Officials in southern Ohio are scheduled to meet today to narrow the list of potential third-party contractors to sample for potential radioactive contamination at a middle school near the Energy Department’s Portsmouth Site.
The Pike County General Health District said Tuesday it is working with DOE, along with local and state agencies, to establish a procedure outlining “when and where to collect samples,” and the number of samples needed.
“We are aware of the time sensitive nature of this project” and plan to quickly select a contractor with the necessary experience, according to the statement issued through Pike County Health Commissioner Matt Brewster. The health district and the Scioto Valley Local School District are drafting a memorandum of understanding with the Energy Department about the planned sampling.
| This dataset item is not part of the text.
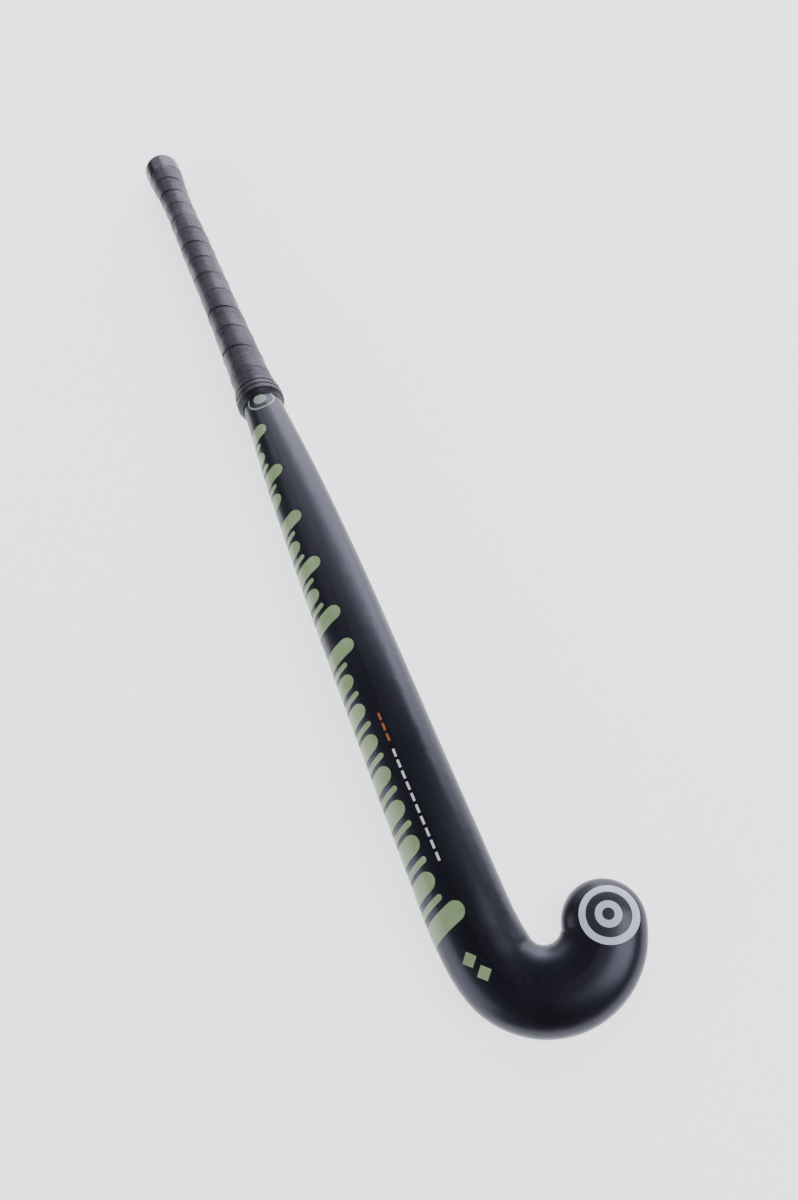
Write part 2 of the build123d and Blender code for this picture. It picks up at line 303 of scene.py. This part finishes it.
def inner_paint(name, dark, light, roughness, scale):
    """Foam, laminate, wood and base tape inside the stick."""
    paint = Paint(name)
    paint.feed("Base Color", paint.ramp(paint.noise(scale, 5.0), [(0.3, dark), (0.7, light)]))
    rough = paint.ramp(paint.noise(scale * 2, 3.0), [(0.3, roughness - 0.06), (0.7, roughness + 0.06)])
    paint.feed("Roughness", rough)
    paint.bump(paint.cells(scale * 6), strength=0.3, distance=0.0004)
    return paint.material


def floor_paint():
    paint = Paint("pale_floor", Specular_IOR_Level=0.2, Emission_Color=(0.96, 0.97, 1.0, 1.0),
                  Emission_Strength=1.8)
    colour = paint.ramp(paint.noise(2.5, 3.0), [(0.3, (0.90, 0.90, 0.905)), (0.7, (0.94, 0.94, 0.945))])
    paint.feed("Base Color", colour)
    rough = paint.ramp(paint.noise(30.0, 3.0), [(0.3, 0.7), (0.7, 0.8)])
    paint.feed("Roughness", rough)
    return paint.material


def dress(node, material):
    """Gives every slot of a CAD node the same material."""
    for slot in frame["nodes"][node].material_slots:
        slot.material = material


# ---------------------------------------------------------------- the handle's surface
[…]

Officials want the samples taken and analyzed prior to start of the 2019-2020 school year.
The school district on May 13 said Zahn’s Corner Middle School would start summer break right away, following detection of traces of enriched uranium within the building and neptunium-237 by a nearby Energy Department air monitor. The school, 2 miles from the former gaseous diffusion plant, halted classes after Northern Arizona University researchers analyzed air and water samples collected by local residents.
In a letter Monday to Ohio Gov. Mike DeWine (R), Energy Secretary Rick Perry said his agency will release “raw air monitoring data” for the Portsmouth Site for 2015 through the first quarter of 2019. The level of radionuclides in the vicinity is far below a level posing risk to human health, DOE says.
The agency’s sampling data has already been shared with the Ohio Environmental Protection Agency and the state Department of Health, Perry said.
In the letter, Perry said funding for the third-party sampling and analysis near Zahn’s Corner Middle School will come through an existing DOE grant to Ohio University.